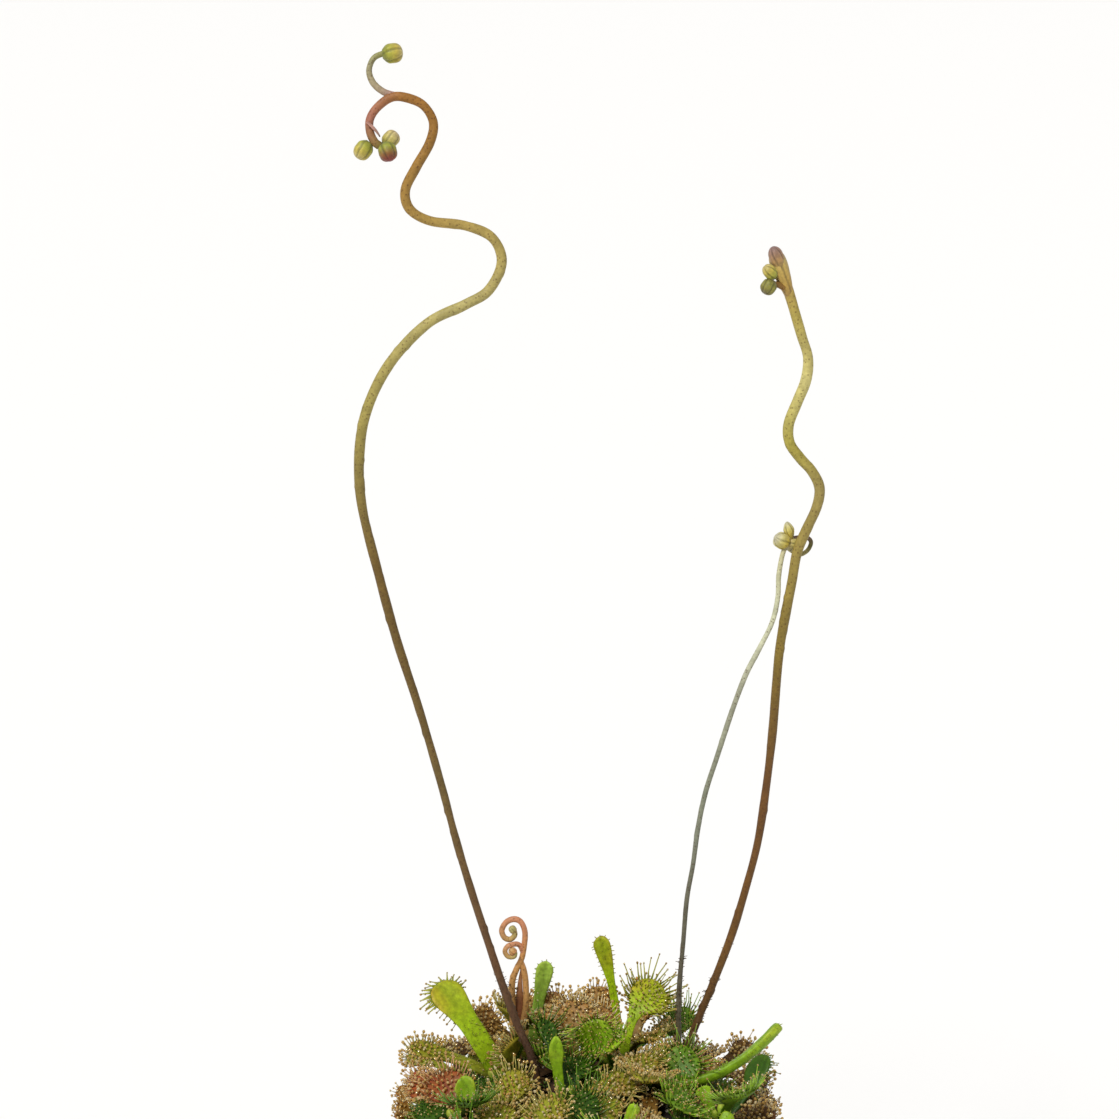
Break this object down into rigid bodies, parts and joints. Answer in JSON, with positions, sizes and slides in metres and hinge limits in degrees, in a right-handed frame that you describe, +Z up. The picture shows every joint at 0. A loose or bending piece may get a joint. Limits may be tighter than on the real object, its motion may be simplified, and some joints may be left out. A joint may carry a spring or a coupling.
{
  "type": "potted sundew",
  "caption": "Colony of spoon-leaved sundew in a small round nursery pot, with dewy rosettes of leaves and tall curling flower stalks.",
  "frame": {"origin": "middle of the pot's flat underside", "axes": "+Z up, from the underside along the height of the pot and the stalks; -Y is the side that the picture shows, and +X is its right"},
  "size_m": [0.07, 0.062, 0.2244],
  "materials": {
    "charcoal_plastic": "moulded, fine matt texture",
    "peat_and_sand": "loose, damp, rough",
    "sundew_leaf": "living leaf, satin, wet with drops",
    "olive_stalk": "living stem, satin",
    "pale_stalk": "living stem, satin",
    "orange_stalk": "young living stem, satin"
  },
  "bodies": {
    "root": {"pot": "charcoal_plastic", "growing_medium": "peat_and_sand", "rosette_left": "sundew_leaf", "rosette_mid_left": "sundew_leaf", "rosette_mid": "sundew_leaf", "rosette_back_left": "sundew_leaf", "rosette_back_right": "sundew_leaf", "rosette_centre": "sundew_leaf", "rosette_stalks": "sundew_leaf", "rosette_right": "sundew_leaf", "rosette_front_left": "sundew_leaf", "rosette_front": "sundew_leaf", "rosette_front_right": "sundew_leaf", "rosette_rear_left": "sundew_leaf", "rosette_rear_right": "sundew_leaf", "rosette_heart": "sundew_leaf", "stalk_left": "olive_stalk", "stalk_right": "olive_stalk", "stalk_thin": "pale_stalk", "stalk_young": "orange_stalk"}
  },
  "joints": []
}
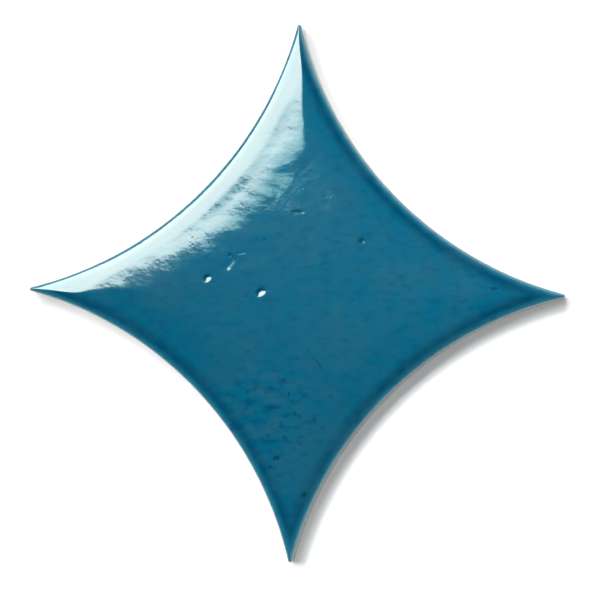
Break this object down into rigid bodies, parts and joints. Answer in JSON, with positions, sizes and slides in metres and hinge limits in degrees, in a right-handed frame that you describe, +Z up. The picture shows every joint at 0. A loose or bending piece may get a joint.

[Exercise aim]: All of the material must be reproduced exactly.

[Finished task]:
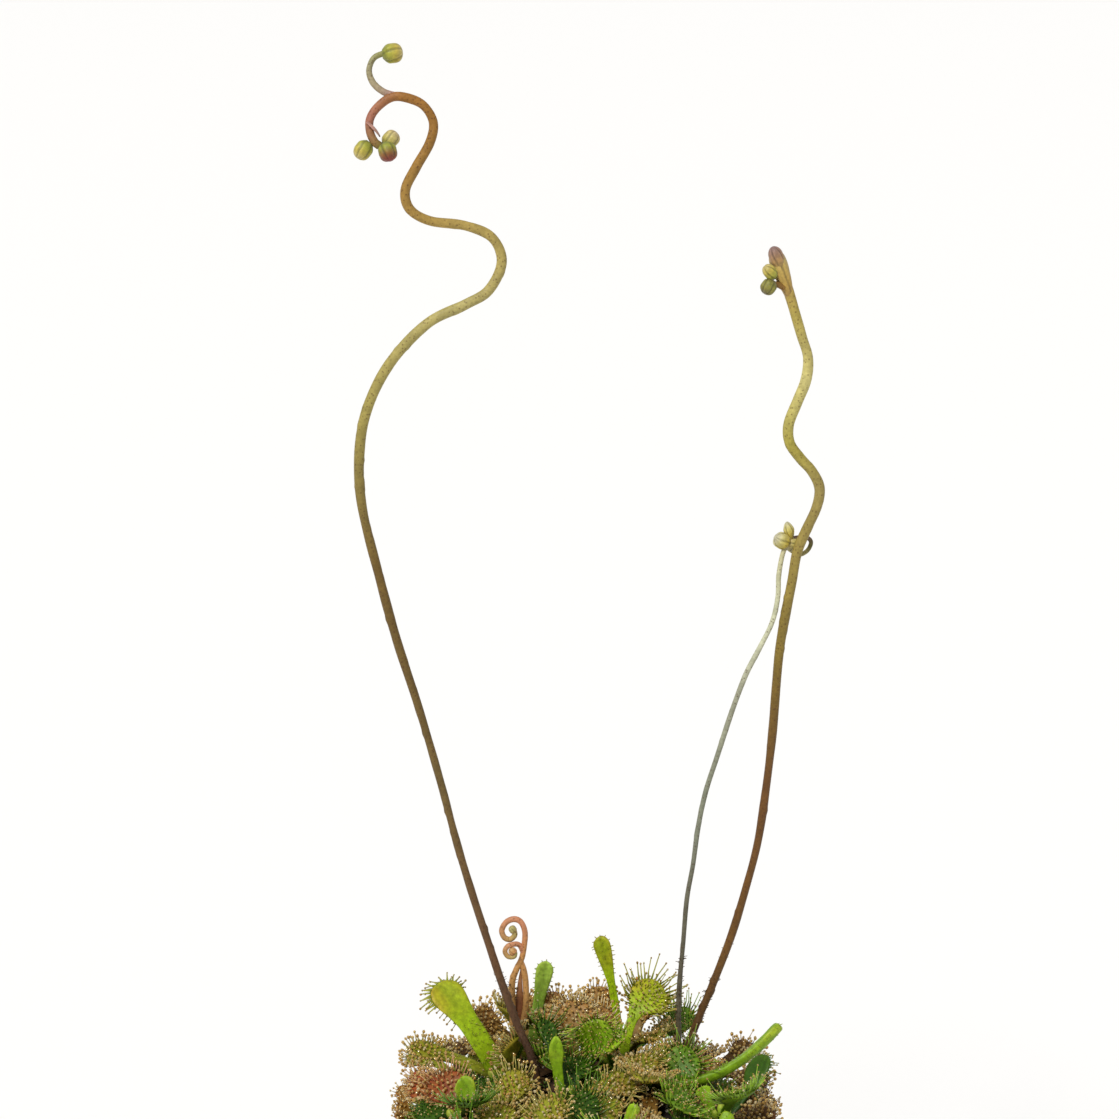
Break this object down into rigid bodies, parts and joints. Answer in JSON, with positions, sizes and slides in metres and hinge limits in degrees, in a right-handed frame that you describe, +Z up. The picture shows every joint at 0. A loose or bending piece may get a joint. Limits may be tighter than on the real object, its motion may be simplified, and some joints may be left out. A joint may carry a spring or a coupling.
{
  "type": "potted sundew",
  "caption": "Colony of spoon-leaved sundew in a small round nursery pot, with dewy rosettes of leaves and tall curling flower stalks.",
  "frame": {"origin": "middle of the pot's flat underside", "axes": "+Z up, from the underside along the height of the pot and the stalks; -Y is the side that the picture shows, and +X is its right"},
  "size_m": [0.07, 0.062, 0.2244],
  "materials": {
    "charcoal_plastic": "moulded, fine matt texture",
    "peat_and_sand": "loose, damp, rough",
    "sundew_leaf": "living leaf, satin, wet with drops",
    "olive_stalk": "living stem, satin",
    "pale_stalk": "living stem, satin",
    "orange_stalk": "young living stem, satin"
  },
  "bodies": {
    "root": {"pot": "charcoal_plastic", "growing_medium": "peat_and_sand", "rosette_left": "sundew_leaf", "rosette_mid_left": "sundew_leaf", "rosette_mid": "sundew_leaf", "rosette_back_left": "sundew_leaf", "rosette_back_right": "sundew_leaf", "rosette_centre": "sundew_leaf", "rosette_stalks": "sundew_leaf", "rosette_right": "sundew_leaf", "rosette_front_left": "sundew_leaf", "rosette_front": "sundew_leaf", "rosette_front_right": "sundew_leaf", "rosette_rear_left": "sundew_leaf", "rosette_rear_right": "sundew_leaf", "rosette_heart": "sundew_leaf", "stalk_left": "olive_stalk", "stalk_right": "olive_stalk", "stalk_thin": "pale_stalk", "stalk_young": "orange_stalk"}
  },
  "joints": []
}
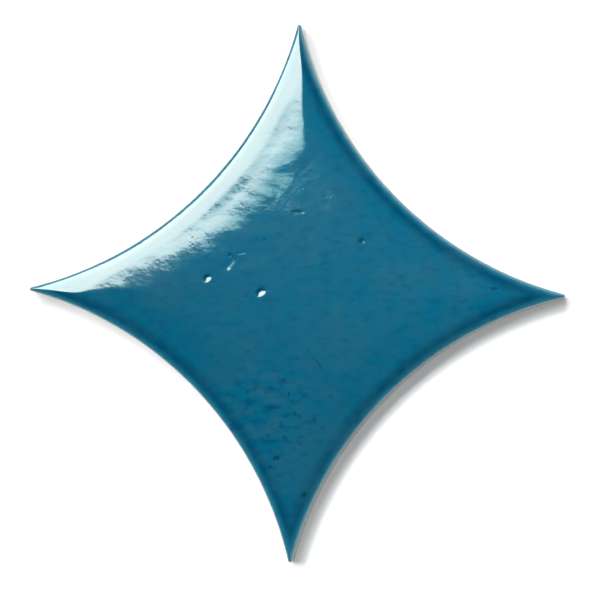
Break this object down into rigid bodies, parts and joints. Answer in JSON, with positions, sizes and slides in metres and hinge limits in degrees, in a right-handed frame that you describe, +Z up. The picture shows every joint at 0. A loose or bending piece may get a joint.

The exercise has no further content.